EXERCISE INSTRUCTIONS. The required output is the line containing "Write the build123d" through the final line of the material below, printed exactly, with no other lines.

DATASET ROWS.
§
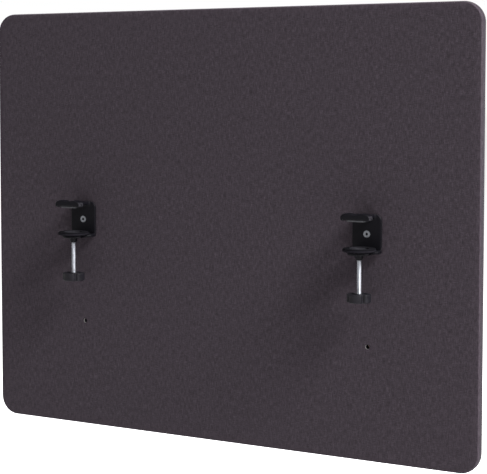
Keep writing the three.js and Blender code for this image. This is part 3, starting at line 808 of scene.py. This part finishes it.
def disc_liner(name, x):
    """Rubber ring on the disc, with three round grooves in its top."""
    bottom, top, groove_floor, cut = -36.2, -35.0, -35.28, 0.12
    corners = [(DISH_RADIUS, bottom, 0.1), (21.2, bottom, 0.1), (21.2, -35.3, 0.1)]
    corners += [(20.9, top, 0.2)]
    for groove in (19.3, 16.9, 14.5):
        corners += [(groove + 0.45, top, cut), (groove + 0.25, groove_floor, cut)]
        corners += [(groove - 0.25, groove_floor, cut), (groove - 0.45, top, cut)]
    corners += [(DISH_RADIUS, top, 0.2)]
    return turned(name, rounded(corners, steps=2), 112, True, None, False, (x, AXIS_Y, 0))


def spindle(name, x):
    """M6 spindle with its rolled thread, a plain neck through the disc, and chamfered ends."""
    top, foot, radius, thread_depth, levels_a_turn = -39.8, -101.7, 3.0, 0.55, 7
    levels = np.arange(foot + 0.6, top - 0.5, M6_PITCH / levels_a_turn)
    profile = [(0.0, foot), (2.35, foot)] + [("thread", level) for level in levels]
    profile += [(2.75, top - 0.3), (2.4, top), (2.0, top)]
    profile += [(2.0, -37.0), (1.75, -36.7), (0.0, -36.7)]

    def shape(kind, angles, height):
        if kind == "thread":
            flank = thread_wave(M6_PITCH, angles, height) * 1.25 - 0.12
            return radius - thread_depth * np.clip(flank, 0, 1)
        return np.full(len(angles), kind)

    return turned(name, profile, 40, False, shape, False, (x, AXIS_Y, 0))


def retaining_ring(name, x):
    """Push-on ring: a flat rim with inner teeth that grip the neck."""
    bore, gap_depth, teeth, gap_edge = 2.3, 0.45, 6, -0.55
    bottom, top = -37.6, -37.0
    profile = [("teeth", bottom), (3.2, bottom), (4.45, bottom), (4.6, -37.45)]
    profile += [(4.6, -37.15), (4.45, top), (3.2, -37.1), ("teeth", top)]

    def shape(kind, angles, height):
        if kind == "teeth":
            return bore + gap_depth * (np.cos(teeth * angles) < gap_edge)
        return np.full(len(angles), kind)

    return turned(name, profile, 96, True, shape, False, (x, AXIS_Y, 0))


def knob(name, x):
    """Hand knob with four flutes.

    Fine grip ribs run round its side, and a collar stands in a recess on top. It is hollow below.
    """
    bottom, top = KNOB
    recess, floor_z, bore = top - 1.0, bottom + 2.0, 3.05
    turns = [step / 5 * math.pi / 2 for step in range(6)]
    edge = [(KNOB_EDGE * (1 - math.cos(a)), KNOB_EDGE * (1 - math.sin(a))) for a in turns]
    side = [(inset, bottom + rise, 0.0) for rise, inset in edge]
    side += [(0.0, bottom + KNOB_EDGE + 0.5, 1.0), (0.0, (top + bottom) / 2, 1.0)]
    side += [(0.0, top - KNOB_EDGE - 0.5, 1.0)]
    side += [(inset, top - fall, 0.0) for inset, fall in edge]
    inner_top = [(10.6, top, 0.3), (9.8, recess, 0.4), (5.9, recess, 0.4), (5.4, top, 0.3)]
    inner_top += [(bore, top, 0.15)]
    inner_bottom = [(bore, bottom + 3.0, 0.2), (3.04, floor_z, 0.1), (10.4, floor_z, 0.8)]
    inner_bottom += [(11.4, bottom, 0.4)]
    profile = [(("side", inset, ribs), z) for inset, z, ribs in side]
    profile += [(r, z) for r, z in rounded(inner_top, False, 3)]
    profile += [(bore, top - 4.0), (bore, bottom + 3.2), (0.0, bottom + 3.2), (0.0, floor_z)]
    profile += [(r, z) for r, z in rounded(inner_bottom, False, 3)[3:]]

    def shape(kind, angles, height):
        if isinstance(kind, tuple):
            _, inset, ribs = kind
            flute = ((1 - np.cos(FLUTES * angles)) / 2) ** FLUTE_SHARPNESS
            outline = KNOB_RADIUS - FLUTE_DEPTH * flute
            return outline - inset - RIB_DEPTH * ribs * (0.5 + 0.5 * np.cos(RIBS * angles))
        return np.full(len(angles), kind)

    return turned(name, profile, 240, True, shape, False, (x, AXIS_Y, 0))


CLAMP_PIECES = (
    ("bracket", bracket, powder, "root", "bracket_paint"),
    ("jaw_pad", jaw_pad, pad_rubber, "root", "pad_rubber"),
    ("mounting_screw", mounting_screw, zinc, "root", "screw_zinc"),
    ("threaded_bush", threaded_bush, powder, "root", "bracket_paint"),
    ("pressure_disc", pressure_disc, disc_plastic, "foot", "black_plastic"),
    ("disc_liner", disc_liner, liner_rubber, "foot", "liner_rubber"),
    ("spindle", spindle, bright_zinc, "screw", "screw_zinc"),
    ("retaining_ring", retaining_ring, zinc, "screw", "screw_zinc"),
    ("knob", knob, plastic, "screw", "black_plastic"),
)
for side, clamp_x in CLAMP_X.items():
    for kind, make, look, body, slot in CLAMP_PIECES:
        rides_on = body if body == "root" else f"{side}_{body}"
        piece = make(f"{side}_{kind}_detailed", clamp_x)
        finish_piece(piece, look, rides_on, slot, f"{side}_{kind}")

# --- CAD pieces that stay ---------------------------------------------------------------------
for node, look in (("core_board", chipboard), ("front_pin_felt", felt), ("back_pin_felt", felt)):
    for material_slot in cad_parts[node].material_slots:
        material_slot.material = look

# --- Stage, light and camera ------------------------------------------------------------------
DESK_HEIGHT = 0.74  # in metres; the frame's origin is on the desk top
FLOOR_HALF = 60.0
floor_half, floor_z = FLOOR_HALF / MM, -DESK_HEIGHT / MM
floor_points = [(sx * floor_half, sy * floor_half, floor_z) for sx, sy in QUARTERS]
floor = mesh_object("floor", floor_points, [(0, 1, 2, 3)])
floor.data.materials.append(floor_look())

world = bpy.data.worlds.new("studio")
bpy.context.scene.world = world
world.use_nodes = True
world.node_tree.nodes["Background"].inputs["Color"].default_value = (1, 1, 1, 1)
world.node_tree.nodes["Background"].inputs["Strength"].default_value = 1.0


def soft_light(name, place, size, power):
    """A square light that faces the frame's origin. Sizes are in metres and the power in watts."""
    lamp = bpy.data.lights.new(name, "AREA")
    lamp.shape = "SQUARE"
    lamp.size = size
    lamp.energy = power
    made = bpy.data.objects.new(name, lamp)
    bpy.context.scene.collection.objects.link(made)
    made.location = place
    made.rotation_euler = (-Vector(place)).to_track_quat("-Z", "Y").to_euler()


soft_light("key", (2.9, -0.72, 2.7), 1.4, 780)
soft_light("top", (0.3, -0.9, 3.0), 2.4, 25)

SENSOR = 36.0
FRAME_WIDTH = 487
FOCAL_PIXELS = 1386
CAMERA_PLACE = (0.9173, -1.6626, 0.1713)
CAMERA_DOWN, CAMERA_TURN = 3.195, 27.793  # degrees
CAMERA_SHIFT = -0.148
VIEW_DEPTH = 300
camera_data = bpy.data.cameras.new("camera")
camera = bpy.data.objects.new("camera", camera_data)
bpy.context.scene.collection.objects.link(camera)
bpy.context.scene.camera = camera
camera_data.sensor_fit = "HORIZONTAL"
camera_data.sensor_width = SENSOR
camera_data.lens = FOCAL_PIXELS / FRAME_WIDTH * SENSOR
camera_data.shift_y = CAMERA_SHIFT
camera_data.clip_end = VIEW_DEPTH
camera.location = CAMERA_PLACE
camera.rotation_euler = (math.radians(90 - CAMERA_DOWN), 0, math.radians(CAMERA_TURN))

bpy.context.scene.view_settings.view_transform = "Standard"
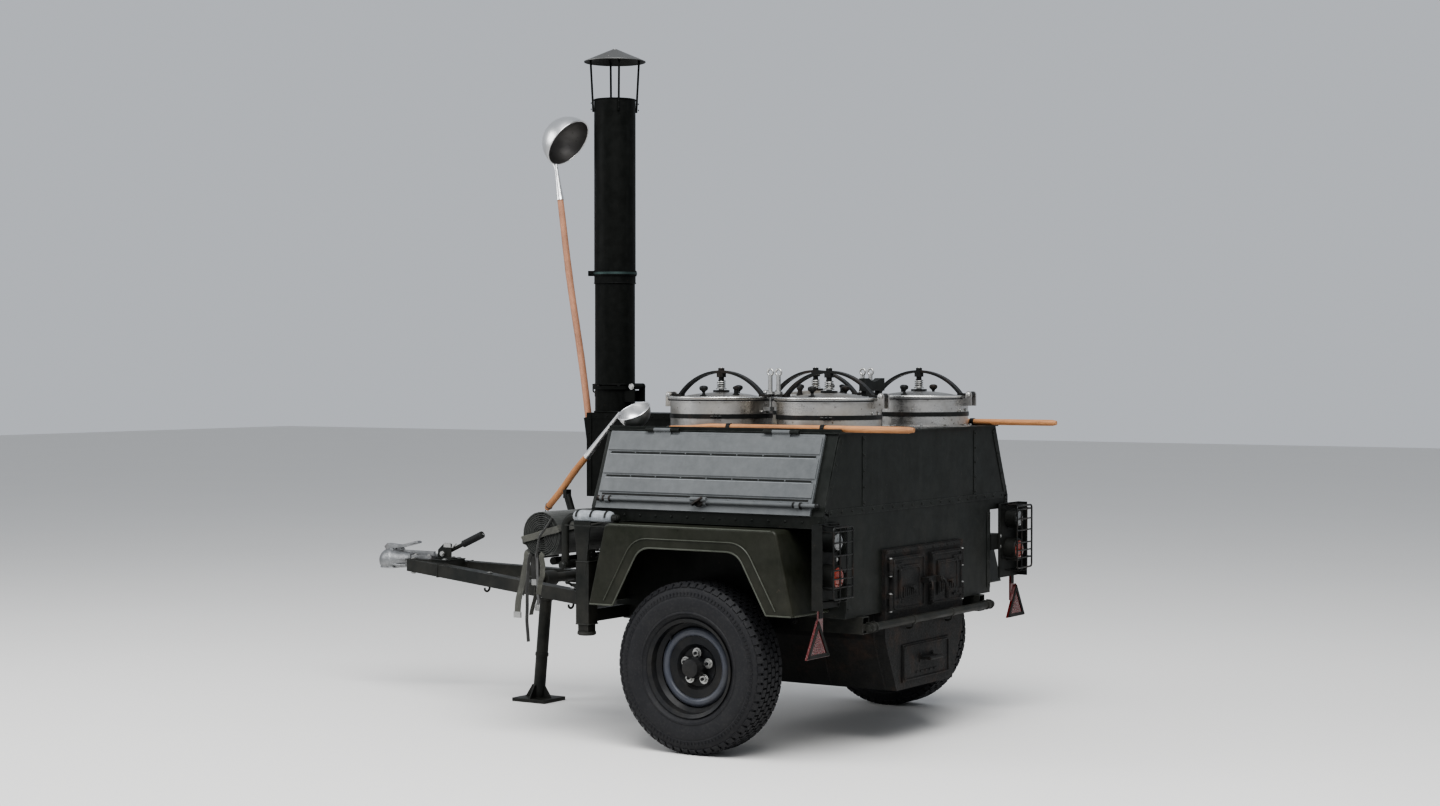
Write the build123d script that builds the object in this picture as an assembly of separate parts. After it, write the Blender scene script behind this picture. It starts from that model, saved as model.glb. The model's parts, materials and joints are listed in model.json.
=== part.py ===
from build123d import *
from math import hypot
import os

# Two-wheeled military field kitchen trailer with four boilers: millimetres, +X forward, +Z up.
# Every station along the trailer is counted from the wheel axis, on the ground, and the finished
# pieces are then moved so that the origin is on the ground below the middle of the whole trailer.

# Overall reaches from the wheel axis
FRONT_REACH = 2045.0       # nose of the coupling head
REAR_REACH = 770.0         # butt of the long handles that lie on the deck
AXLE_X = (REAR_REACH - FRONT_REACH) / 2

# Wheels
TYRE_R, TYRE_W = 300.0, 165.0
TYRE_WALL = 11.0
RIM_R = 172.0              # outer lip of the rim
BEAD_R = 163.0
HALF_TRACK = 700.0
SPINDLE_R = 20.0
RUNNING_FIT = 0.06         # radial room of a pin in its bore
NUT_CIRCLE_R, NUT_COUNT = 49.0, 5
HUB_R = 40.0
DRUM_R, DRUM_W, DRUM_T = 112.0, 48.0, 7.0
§
SOLVED EXERCISE.
Write the build123d script that builds the object in this picture as an assembly of separate parts. After it, write the Blender scene script behind this picture. It starts from that model, saved as model.glb. The model's parts, materials and joints are listed in model.json.
=== part.py ===
from build123d import *
from math import hypot
import os

# Two-wheeled military field kitchen trailer with four boilers: millimetres, +X forward, +Z up.
# Every station along the trailer is counted from the wheel axis, on the ground, and the finished
# pieces are then moved so that the origin is on the ground below the middle of the whole trailer.

# Overall reaches from the wheel axis
FRONT_REACH = 2045.0       # nose of the coupling head
REAR_REACH = 770.0         # butt of the long handles that lie on the deck
AXLE_X = (REAR_REACH - FRONT_REACH) / 2

# Wheels
TYRE_R, TYRE_W = 300.0, 165.0
TYRE_WALL = 11.0
RIM_R = 172.0              # outer lip of the rim
BEAD_R = 163.0
HALF_TRACK = 700.0
SPINDLE_R = 20.0
RUNNING_FIT = 0.06         # radial room of a pin in its bore
NUT_CIRCLE_R, NUT_COUNT = 49.0, 5
HUB_R = 40.0
DRUM_R, DRUM_W, DRUM_T = 112.0, 48.0, 7.0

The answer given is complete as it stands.